Top of Mount Kineo Fire Tower

There is a fire tower at the summit of Mount Kineo that is open to climbers. I battled my inner acrophobia and slowly and carefully climbed to the top. And I was so glad that I did. Sweeping views of glistening Moosehead Lake greeted me with open arms. High over the treetops, we could see thousands of acres of golden leaves, flickering in the wind. The fire tower was used until 1960 by the Maine Forest Service. From that height, you can see Big and Little Spencer Mountains, Big Moose Mountain, Little Kineo, and many more. 

We found a dry spot with a sweeping view of the Mount Kineo Golf Course where we could sit and eat our Dagwood’s from Jamo’s. If you’re looking for a hearty sandwich to take hiking…stop at their downtown Greenville deli and load up. We followed the Bridal Trail down, which wasn’t as steep and led you through a beautiful forested canopy. It was so serene and beautiful that we barely realized that it had started sprinkling.

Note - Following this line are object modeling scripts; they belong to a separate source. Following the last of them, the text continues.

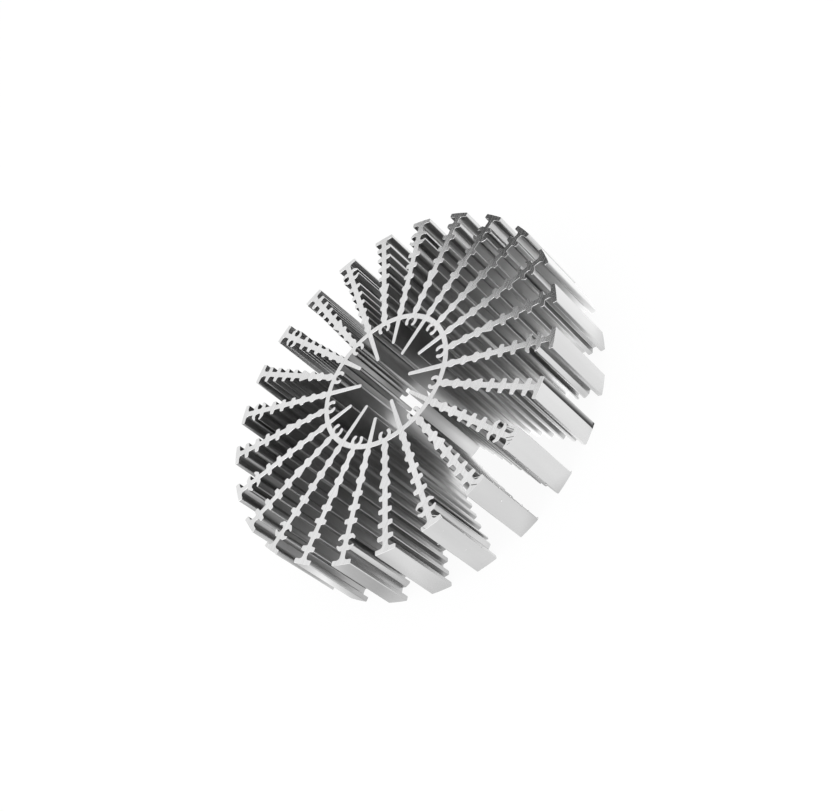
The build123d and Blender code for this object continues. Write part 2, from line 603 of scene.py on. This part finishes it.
@dataclass
class Extrusion:
    """The whole heat sink: the frame's plain profile with its corners rounded and its ends sawn.

    Sizes are in metres and angles in degrees. Each pair in tight_shares is a share of a corner's
    full rounding and the next share up. A corner gets the largest share that is spare_share
    times narrower than the walls beside it.
    """

    node: str = "heat_sink"
    name: str = "ribbed_extrusion"
    fin_step: float = 15.0
    merge: float = 0.002 * MM
    flat_angle: float = 0.5
    ring_radius: float = 31.0 * MM
    ring_root_zone: float = 0.6 * MM
    groove_start: float = 66.5 * MM
    cap_seat: float = 77.9 * MM
    cap_root_zone: float = 1.2 * MM
    margin: float = 0.5 * MM
    long_edge: float = 10.0 * MM
    sharp_angle: float = 25.0
    saw_break: float = 0.10 * MM
    saw_slope: float = 0.8
    smooth_angle: float = 32.0
    corner_weight: int = 100
    tight_shares: tuple[tuple[float, float], ...] = ((0.3, 0.6), (0.6, 1.0), (1.0, math.inf))
    spare_share: float = 1.04
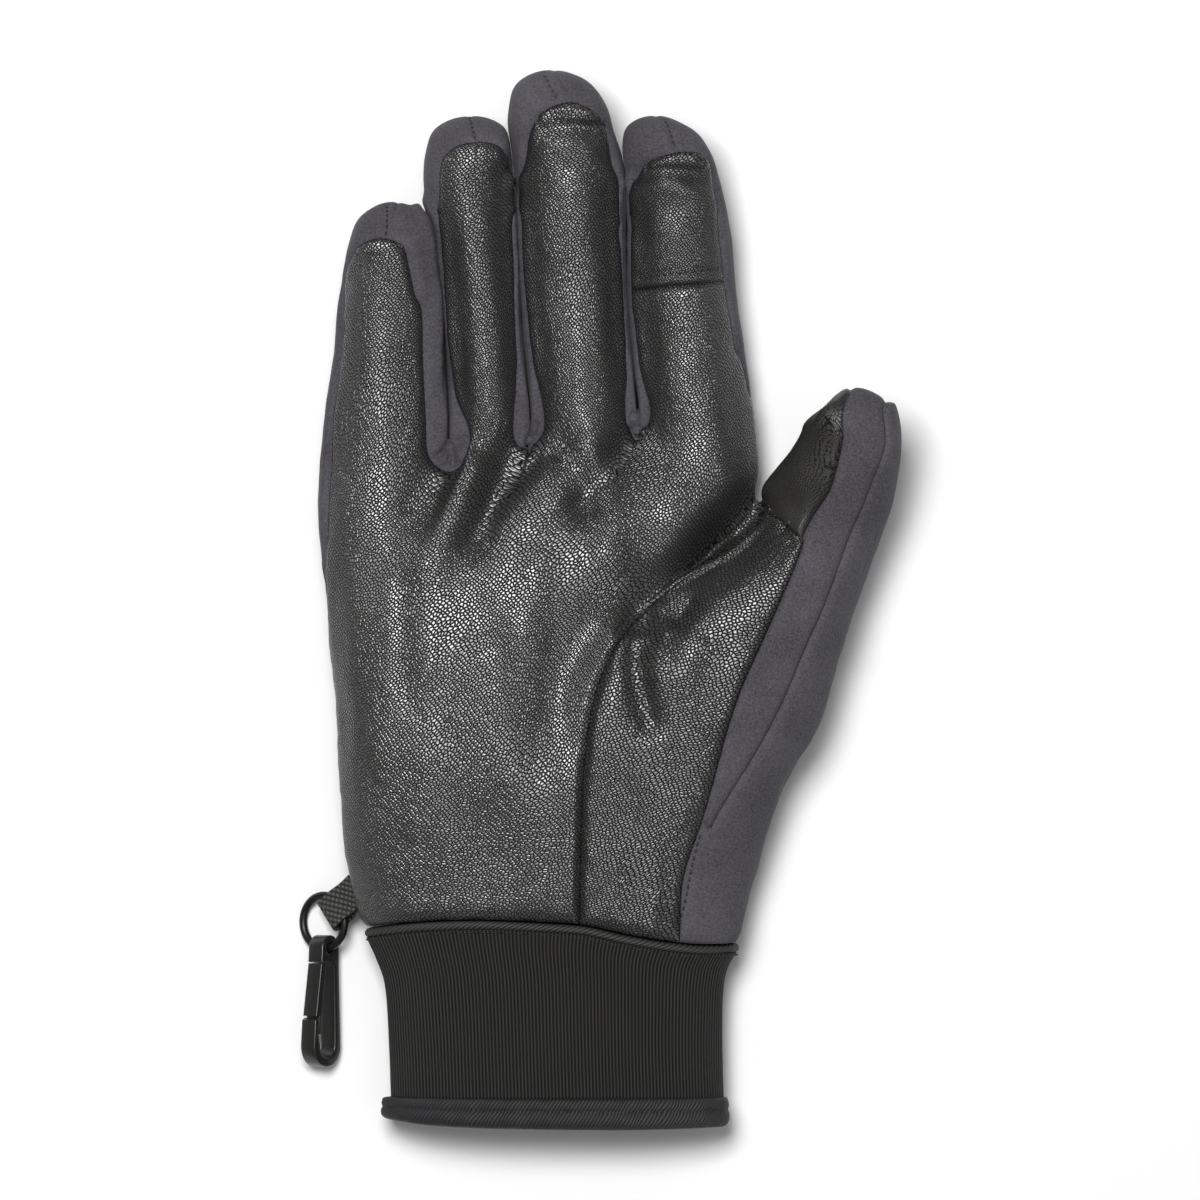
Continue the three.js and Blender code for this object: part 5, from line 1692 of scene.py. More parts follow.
@dataclass(frozen=True)
class PebbledLeather(Finish):
    """Chrome-tanned goatskin, drum dyed black: long slanting pebbles, shiny on top, with their creases
    coloured dark, partly their own tone and mostly painted shade.
    """

    # The tops' colour and the creases' colour: the dark creases are partly the hide's own tone, mostly
    # painted shade
    high: str = "#323130"
    low: str = "#090909"
    grain: float = 0.63
    stretch: float = 1.5
    slant: float = 40.0
    relief: float = 0.15
    roughness: float = 0.34
    coat_ior: float = 2.05
    specular: float = 0.15
    disorder: float = 0.72
    round: float = 0.3
    power: float = 0.4
    crease: float = 0.03
    top: float = 0.22
    lean: float = 0.4
    # How dark the pebbles that lean away are painted, as painted shade
    lean_shade: float = 0.75
    # How wide the hide's wanders are, and how far each one goes, in millimetres
    wanders: Pairs = ((38, 11.0), (3.2, 0.5))

    def fill(self, tree: Tree) -> None:
        """Add the grain's rows, the dome and lean of each pebble, the painted shade in its creases and on
        the pebbles that lean away, and the tanner's gloss on its top.
        """
        hide = drift = node(tree, "UVMap", {"uv_map": "hide"})
        # The hide is pulled this way and that over the hand, so the rows of grain bend with a wide wander
        for width, reach in self.wanders:
            pull = node(tree, "TexNoise", {"Scale": 1 / width, "Detail": 1.0}, "Color", Vector=hide)
            settings = {"operation": "MULTIPLY_ADD", 1: (reach,) * 3}
            drift = node(tree, "VectorMath", settings, in0=pull, in2=drift)
        turn = (0, 0, math.radians(self.slant))
        settings = {"vector_type": "TEXTURE", "Rotation": turn, "Scale": (self.stretch, 1.0, 1.0)}
        rows = node(tree, "Mapping", settings, Vector=drift)
        settings = {"voronoi_dimensions": "2D", "feature": "DISTANCE_TO_EDGE", "Randomness": self.disorder}
        edge = node(tree, "TexVoronoi", {**settings, "Scale": 1 / self.grain}, "Distance", Vector=rows)
        inward = node(tree, "MapRange", {"From Min": 0.0, "From Max": self.round}, Value=edge)
        dome = node(tree, "Math", {"operation": "POWER", 1: self.power}, in0=inward)
        # Each pebble leans its own way, so that some catch the light and others don't
        settings = {"noise_dimensions": "2D", "Scale": 1 / (1.9 * self.grain), "Detail": 1.0}
        lean = node(tree, "TexNoise", settings, Vector=rows)
        height = node(tree, "Math", {"operation": "MULTIPLY_ADD", 1: self.lean}, in0=lean, in2=dome)
        # The colour darkens from the pebble tops into the creases: partly the hide's own darker creases,
        # mostly painted shade
        settings = {"interpolation_type": "SMOOTHSTEP", "From Min": self.crease, "From Max": self.top}
        share = node(tree, "MapRange", settings, Value=edge)
        # The pebbles that lean away from the light are also coloured darker: painted shade
        lit = node(tree, "MapRange", {"From Min": 0.3, "From Max": 0.7, "To Min": self.lean_shade}, Value=lean)
        tone = node(tree, "Math", {"operation": "MULTIPLY"}, in0=share, in1=lit)
        normal = self.two_toned(tree, (self.low, self.high), tone, height, (1.0, self.relief))
        # The tanner's finish lies on the tops of the pebbles and leaves the creases without gloss
        set_shader(tree, Coat_Weight=share, Coat_Normal=normal, Coat_Roughness=self.roughness)
        set_shader(tree, Coat_IOR=self.coat_ior, Roughness=0.6, Specular_IOR_Level=self.specular)


@dataclass(frozen=True)
class Softshell(Finish):
    """Woven stretch polyester bonded to fleece: a dense matt face with a soft bloom at grazing angles."""

    colour: str = "#57555b"
    shade: str = "#333136"
    thread: float = 0.45
    cloud: float = 14

    def fill(self, tree: Tree) -> None:
        """Add the fine weave and the wide clouds of wear."""
        coords = node(tree, "TexCoord", {}, "Object")
        weave = node(tree, "TexNoise", {"Scale": per_mm(self.thread), "Detail": 2.0}, Vector=coords)
        wear = node(tree, "TexNoise", {"Scale": per_mm(self.cloud), "Detail": 4.0}, Vector=coords)
        mixed = node(tree, "Math", {"operation": "MULTIPLY_ADD", 1: 2.0}, in0=weave, in2=wear)
        share = node(tree, "MapRange", {"From Min": 1.0, "From Max": 2.0}, Value=mixed)
        self.two_toned(tree, (self.shade, self.colour), share, weave, (0.5, 0.08))
        set_shader(tree, Roughness=0.85, Specular_IOR_Level=0.3, Sheen_Weight=0.04)


@dataclass(frozen=True)
class RibKnit(Finish):
    """Warp-knitted stretch fabric: fine wales that run along the cuff and catch the light one by one."""

    colour: str = "#343331"
    # The colour in the grooves between the wales: painted shade
    gap: str = "#050505"
    wale: float = 0.9
    course: float = 0.6

    def fill(self, tree: Tree) -> None:
        """Add the wales, and the faint rows of loops across them, with painted shade in the grooves between
        the wales.
        """
        around = node(tree, "UVMap", {"uv_map": "around"})
        waves = []
        for i, width in enumerate((self.wale, self.course)):
            part = node(tree, "SeparateXYZ", {}, i, Vector=around)
            turns = node(tree, "Math", {"operation": "MULTIPLY", 1: 2 * math.pi / width}, in0=part)
            waves.append(node(tree, "Math", {"operation": "COSINE"}, in0=turns))
        height = node(tree, "Math", {"operation": "MULTIPLY_ADD", 1: 0.12}, in0=waves[1], in2=waves[0])
        # The colour darkens into the grooves, as painted shade
        share = node(tree, "MapRange", {"From Min": -0.9, "From Max": 0.9}, Value=height)
        self.two_toned(tree, (self.gap, self.colour), share, height, (0.8, 0.2))
        set_shader(tree, Roughness=0.8, Specular_IOR_Level=0.25)


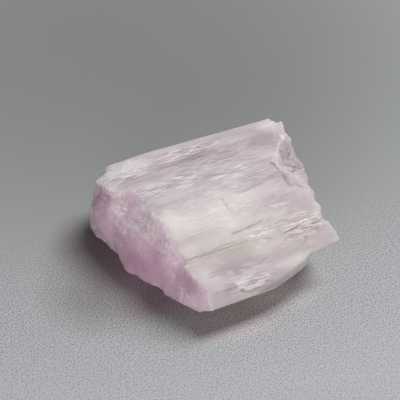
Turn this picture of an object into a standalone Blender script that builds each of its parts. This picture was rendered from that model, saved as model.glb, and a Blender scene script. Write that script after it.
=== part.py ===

Back on the Carriage Trail, we realized we had some time before the next shuttle was departing. We headed to the Mount Kineo Golf Course clubhouse for a couple of cups of piping hot chocolate to warm up before the short boat ride home. 

Year Round Exploration

With the sweeping views and halting cliffs, Mount Kineo is one of the more picturesque hikes in the Moosehead region. If you’re planning a fall hike, make sure you watch the Maine Foliage Report on when the leaves are at peak in that part of Maine. 

If you’re feeling adventurous, pack an overnight bag and take advantage of the camping spots on the peninsula! I can imagine that the sunset over the western part of Moosehead Lake is awe-inspiring. 

Love winter hiking? Head to Kineo! Because you can reach the trails once the lake freezes over, it’s a great spot for winter hiking. Bring your snowshoes and hike the entire perimeter of the peninsula on the Carriage Trail and North Trail. 

Mount Kineo is one of the six peaks that make up the Moosehead Pinnacle Pursuit. Once you bag all six peaks, you earn a snazzy patch from Destination Moosehead Lake. Be sure you note the date of your Kineo summit to include on your application.